“This morning Anne wears a crucifix on a gold chain. Sometimes her fingers pull at it impatiently, and then she tucks her hands back in her sleeves. It is so much a habit with her that people say she has something to hide, a deformity; but he thinks she is a woman doesn’t like to show her hand.”
The story is familiar, at least to anyone who paid a bit of attention in grade school history. Henry VIII sits on the throne of England and decides that it is time to cast off Katherine of Aragon, his wife of twenty years, for the English courtier Anne Boleyn. This is a monstrous, momentous decision that will lead many people to their graves as the country divides over its religious allegiance to the Pope in Rome. This is not modern America; Henry is not far removed from being a despot and, despite his Parliament, the people he decides need to go have a tendency to lose their heads. What we learn again and again in Wolf Hall is the dangerous nature of power — Henry burns bright, but getting too close to him is a dangerous game.
Mantel tells us this story through the eyes of Thomas Cromwell, one of the sharpest minds around Henry. He begins as a servant of Cardinal Wosley, who is the first to fall from power for not giving Henry and Anne a papal annulment for Henry’s first marriage. Yet, miraculously, as Wosley falls, Cromwell rises. As the son of a brewer, his political success seems nearly impossible. He is surrounded by aristocrats with titles going back a thousand years, but Cromwell rises on his merit. A polyglot, lawyer and rich wool merchant, we watch Cromwell use his diplomatic skills to rise to become the right hand of the king.
There is a feeling of power in reserve, a power that drives right through the bone, like the shiver you sense in the shaft of an axe when you take it into your hand. You can strike, or you can not strike, and if you choose to hold back the blow, you can still feel inside you the resonance of the omitted thing.
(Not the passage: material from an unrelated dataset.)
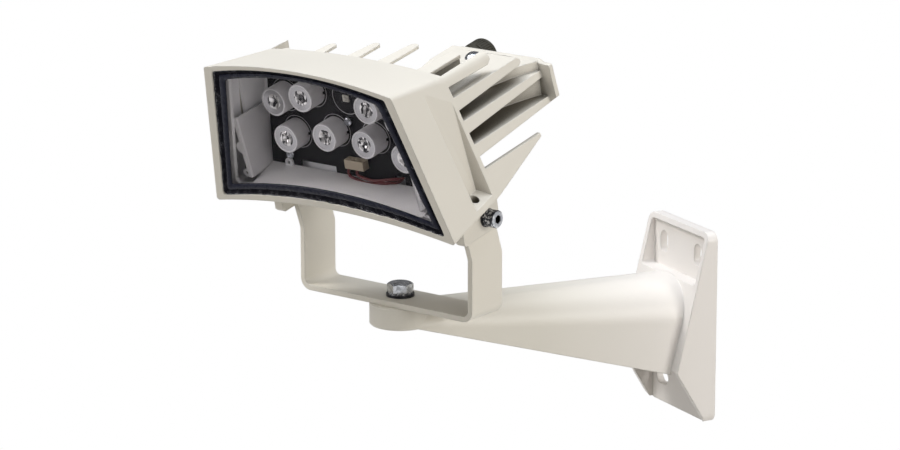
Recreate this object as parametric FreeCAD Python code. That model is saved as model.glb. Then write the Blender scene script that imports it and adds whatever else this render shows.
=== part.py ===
import FreeCAD, Part
import math
import os

V = FreeCAD.Vector

# All sizes are in millimetres and degrees.
# Row frame: origin on the wall face at the middle of the four wall slots,
# +Y into the wall, +Z up. The arm reaches out along -Y.

# Pose that the product is stored in
PAN = 23.8
TILT = 12.0

# Wall bracket casting
PLATE_WIDTH = 85.0
PLATE_TOP = 75.0
PLATE_BOTTOM = -75.0
PLATE_THICK = 6.0
PLATE_CORNER = 7.0
GUSSET_TOP_DEPTH = 7.5
GUSSET_DEPTH = 34.5
GUSSET_KNEE_Z = -31.5
GUSSET_FOOT_DEPTH = 8.0
GUSSET_WALL = 4.0
RIM_WIDTH = 4.5
LEDGE_Z = 34.5
LEDGE_THICK = 5.0
SLOT_SPACING_X = 48.0
HIGH_SLOT_Z = 54.0
SLOT_WIDTH = 10.5
SLOT_LENGTH = 17.0
LOW_SLOT_Z = -55.5
ARM_REACH = 250.0
ARM_TOP_Z = 45.5
BOSS_RADIUS = 23.0
BOSS_DEPTH = 17.0
BOSS_CHAMFER = 1.0
ARM_WALL = 4.0
ARM_ROOT_HALF = 34.5
ARM_ROOT_TOP_DROP = 9.3
ARM_ROOT_DEPTH = 88.5
ARM_ROOT_ROUND = 33.0
ARM_TIP_HALF = 22.6
ARM_TIP_DROP = 2.4
ARM_TIP_ROUND = 14.0
ARM_TIP_SETBACK = 3.0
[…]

Cromwell is a remarkable and powerful character. The brilliance of Wolf Hall is Mantel’s ability to slip inside a powerful brain and portray it convincingly. We are blinded by Cromwell’s quick thinking and cunning. He has the ability to be ruthless, but we see that he is not ruthless by nature — while, like his King, he enjoys a good adversary, we see his compassion, even to those who would not do him the same kindness. One of the long-running adversarial relationships in the novel is Cromwell and Thomas More, Henry VIII’s former tutor and Lord Chancellor. Mantel’s portrayal of More is not kind, but it is honest. We watch More’s rise and fall, knowing that Cromwell will follow. Perhaps it is this knowledge of his own fate that drives Cromwell to extraordinary lengths to try to save More from himself, but it also makes us love Cromwell for his adherence to his humanist principles.
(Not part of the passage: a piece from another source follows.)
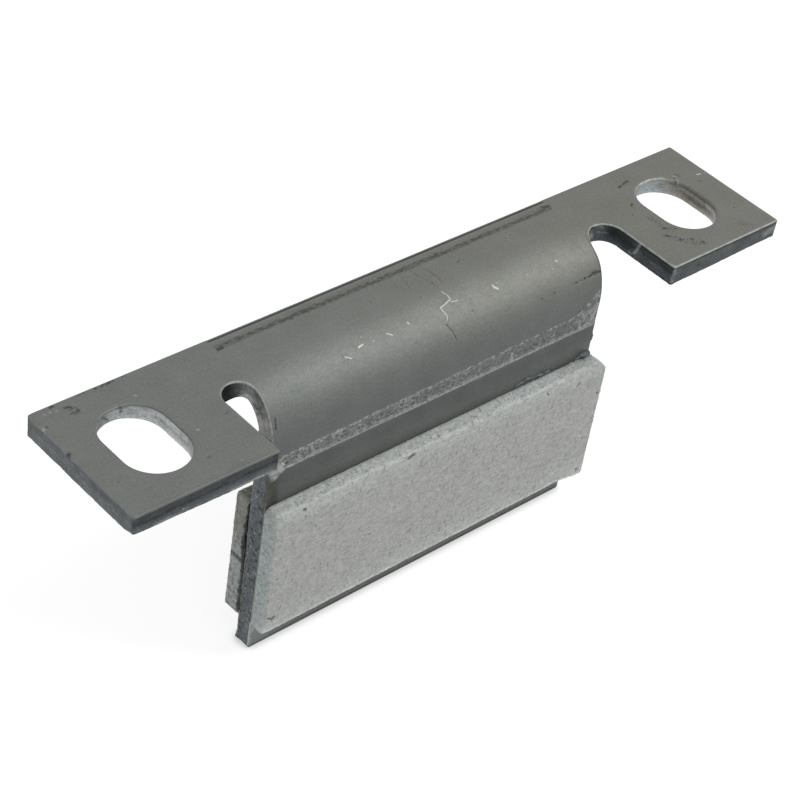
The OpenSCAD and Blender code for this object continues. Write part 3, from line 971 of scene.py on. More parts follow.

Henry takes off his embroidered cap, throws it down, runs his hands through his hair. Like Wyatt’s golden mane, his hair is thinning, and it exposes the shape of his massive skull. For a moment he seems like a carved statue, like a simpler form of himself, or one of his own ancestors; one of the race of giants that roamed Britain, and left no trace of themselves except in the dreams of their petty descendants.
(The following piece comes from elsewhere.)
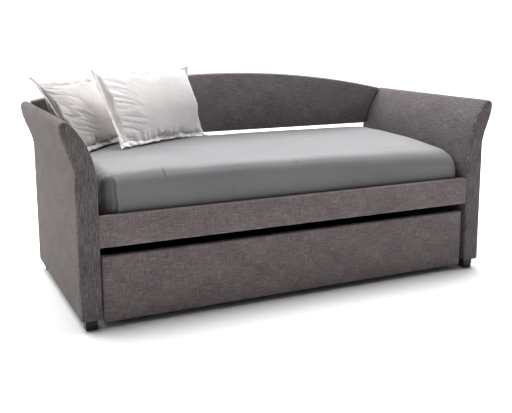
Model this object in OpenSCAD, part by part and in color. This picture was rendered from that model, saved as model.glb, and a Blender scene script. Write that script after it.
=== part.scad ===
// Upholstered daybed with a roll-out trundle below it.
// X runs along the length, Y from front to back, Z up.
// The origin is on the floor, below the middle of the bed.

/* [Bed] */
// Clear length between the two arms
inner_length = 2010; // [1990:5:2100]
// Depth from the front of the arms to the back of the back panel
bed_depth = 1058; // [1058:1:1080]
// Height of the feet
foot_h = 50; // [45:1:60]
// Width of a foot where it meets the arm
foot_w = 56; // [48:1:60]
// Distance of a foot from the outer and front faces of the arm
foot_inset = 21; // [16:1:24]

/* [Arms] */
// Thickness of an arm below the flare
arm_t = 95; // [90:1:110]
// Height of the top of the arms
arm_h = 933; // [930:1:936]
// How far the inner face leans out at the top
flare_in = 112; // [108:1:114]
// How far the outer face leans out at the top
flare_out = 56; // [54:1:60]
// Thickness of the padded cover round an arm
arm_pad = 15; // [12:1:16]

/* [Back panel] */
// Height of the lower edge of the back panel
back_bottom = 709; // [705:1:720]
// Height of the middle of the arched top
back_top = 1056; // [1054:1:1060]
// Radius of the arched top
back_radius = 5100; // [5050:10:5150]
// Thickness of the back panel
back_t = 42; // [42:1:44]

/* [Front rail] */
// Height of the top of the front rail
rail_top = 514; // [508:1:520]
// Height of the lower edge of the rails
rail_bottom = 373; // [366:1:380]
// Distance of the rail behind the front of the arms
rail_recess = 5.5; // [3:0.5:8]
// Thickness of the covered front rail
rail_t = 38; // [36:0.5:38]

/* [Slat deck] */
// Height of the top of the slats
deck_z = 475; // [470:1:480]
// Width of a slat
slat_w = 70; // [50:2:90]
// Thickness of a slat
slat_t = 18; // [15:1:20]
// Thickness of the board that closes the back below the deck
rear_board_t = 8; // [4:1:8]
// Number of slats in the bed
slat_n = 14; // [12:1:16]

/* [Trundle] */
// Height of the top of the trundle front
trundle_top = 331; // [310:1:340]
// Height of the lower edge of the trundle front
trundle_bottom = 25; // [20:1:30]
// Distance of the trundle front behind the front of the arms
trundle_recess = 24; // [20:1:28]
// Gap between the trundle front and each arm
trundle_gap = 8.4; // [6:0.2:10]
// Depth of the trundle behind its front
trundle_depth = 945; // [900:1:945]
// Height of the top edge of the trundle sides
tray_top = 210; // [180:1:240]
// Thickness of the dust panel under the trundle
dust_panel_t = 3; // [3:0.5:4]
// Number of slats in the trundle
trundle_slat_n = 12; // [10:1:14]

/* [Casters] */
// Radius of a caster wheel
wheel_r = 25; // [24:0.5:25]
// Width of a caster wheel
wheel_w = 20; // [18:0.5:21]

/* [Bedding] */
// Length of the mattress
mattress_l = 1950; // [1880:1:1955]
// Depth of the mattress
mattress_d = 965; // [940:1:965]
// Thickness of the mattress
mattress_t = 220; // [180:1:225]
// Sideways place of the mattress between the arms
mattress_shift = 8; // [0:1:20]
// Thickness of the front pillow
pillow_front_t = 150; // [100:5:150]
// Thickness of the rear pillow
pillow_rear_t = 120; // [80:5:130]

/* [Hidden] */
$fn = 48;
e = 0.01;
ho = inner_length / 2;
yf = -bed_depth / 2;
yb = bed_depth / 2;
facing_t = 12;
flare_z0 = 600;
crest_r = 25;
crest_x = ho + arm_t + flare_out - crest_r;
crest_z = arm_h - crest_r;
cav_top = crest_z - 8;
dust_t = 1.5;
low_rail_top = foot_h + dust_t + 40;
mid_rail = [380, 470];
top_rail = [crest_z - 63, crest_z - 20];
foot_x = ho + arm_t - foot_inset - foot_w / 2;
foot_y = yb - foot_inset - foot_w / 2;
rib_t = 18;
end_rib_t = 40;
wood = [0.66, 0.5, 0.34];
dark_wood = [0.3, 0.08, 0.07];
cloth = [0.42, 0.4, 0.39];
steel = [0.62, 0.63, 0.65];

// faces of the arms: distance from the middle plane at height z
function rise(z) = max(0, (z - flare_z0) / (arm_h - 3 - flare_z0));
function inner_x(z) = ho + flare_in * pow(rise(z), 2.8);
function inner_lean(z) = sqrt(1 + pow(flare_in * 2.8 * pow(rise(z), 1.8) / (arm_h - 3 - flare_z0), 2));
function soft(t) = let (c = min(1, max(0, t))) c * c * (3 - 2 * c);
function outer_x(z) = ho + arm_t + flare_out * soft((z - 690) / (crest_z - 690));

arm_outline = concat(
    [[inner_x(foot_h), foot_h]],
    [for (i = [0:12]) let (z = flare_z0 + i * (crest_z + 12 - flare_z0) / 12) [inner_x(z), z]],
    [for (a = [135:-15:0]) [crest_x + crest_r * cos(a), crest_z + crest_r * sin(a)]],
    [for (i = [1:10]) let (z = crest_z - i * (crest_z - 690) / 10) [outer_x(z), z]],
    [[outer_x(foot_h), foot_h]]
);
// hollow inside the cover, from height z0 up
function hollow_outline(z0) = concat(
    [[inner_x(z0) + arm_pad, z0]],
    [for (i = [0:10]) let (z = flare_z0 + i * (cav_top - flare_z0) / 10) [inner_x(z) + arm_pad * inner_lean(z), z]],
    [for (i = [0:8]) let (z = cav_top - i * (cav_top - 680) / 8) [outer_x(z) - arm_pad * 1.05, z]],
    [[outer_x(z0) - arm_pad * 1.05, z0]]
);

module along_y(y0, y1) translate([0, y1, 0]) rotate([90, 0, 0]) linear_extrude(y1 - y0) children();
module along_x(x0, x1) translate([x0, 0, 0]) rotate([90, 0, 90]) linear_extrude(x1 - x0) children();
module block(a, b) translate(a) cube(b - a);
module rod(p, axis, l, r) translate(p) rotate(axis == "x" ? [0, 90, 0] : axis == "y" ? [-90, 0, 0] : [0, 0, 0]) cylinder(h = l, r = r);
module hex(p, axis, l, r) translate(p) rotate(axis == "x" ? [0, 90, 0] : axis == "y" ? [-90, 0, 0] : [0, 0, 0]) cylinder(h = l, r = r, $fn = 6);
module sides(left) mirror([left ? 1 : 0, 0, 0]) children();
module both() { children(); mirror([1, 0, 0]) children(); }
module rect2(a, b, r) hull_free_rect(a, b, r);
module hull_free_rect(a, b, r) {
    translate([a[0] + r, a[1]]) square([b[0] - a[0] - 2 * r, b[1] - a[1]]);
    translate([a[0], a[1] + r]) square([b[0] - a[0], b[1] - a[1] - 2 * r]);
    for (x = [a[0] + r, b[0] - r], y = [a[1] + r, b[1] - r]) translate([x, y]) circle(r);
}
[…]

Portraying well-known figures such as Henry VIII and Anne Boleyn presents a special challenge for any writer — feelings run high about them. It would be easy to villainize Henry, who casts off his first wife, beheads two more and sends yet another to a nunnery. Or, perhaps, to look at and judge him for the religious mayhem that he caused, which sent both Protestants and Catholics to the stake. Although often credited with bringing Protestantism to England because of his break with the authority of the Pope, Henry was a Catholic conservative who blocked the religious reformation that figures close to him, like Anne Boleyn and Thomas Cromwell, risked their lives for. Mantel holds him to account for these moral crimes, but she also shows us a king that is often generous, passionate and fair. Cromwell respects him, as one fox might respect another. We find ourselves wondering if maybe there’s something more to this wife-slaying autocrat that our grade school history textbooks led us to believe.
Likewise, Mantel removes the romanticism of Anne Boleyn, giving us a fascinating portrait of the woman who played such a pivotal role in English history. Anne is not beautiful, but she is sharp and vicious, with an understanding of the game being played that Cromwell can’t help but respect. Like Cromwell, the Boleyns are courtiers without a pedigree, but Anne’s relationship with Henry raises her from being the niece of the Howards to a Marquess in her own right and then, briefly, a Queen. Anne has not yet fallen from power by the end of Wolf Hall, but the writing is on the wall. Her crime is the same as Wolsley’s — she failed to give the king what he wanted most, so she is sacrificed as well. Cromwell leads us through it, pointing us at Henry’s next moves before Henry knows them himself.
Often darkly funny, dry and witty, Mantel’s telling of Henry VIII’s court is well worth the read. She brings the story to life, while entertaining us with an invitation to step into the shoes of brilliant and extraordinary man. We grieve with him and celebrate with him and wonder, at the end of this 650 page journey, why the book has come to an end. Luckily for us, Wolf Hall is just the first in a trilogy and the second novel, Bring Up the Bodies, came out in 2012.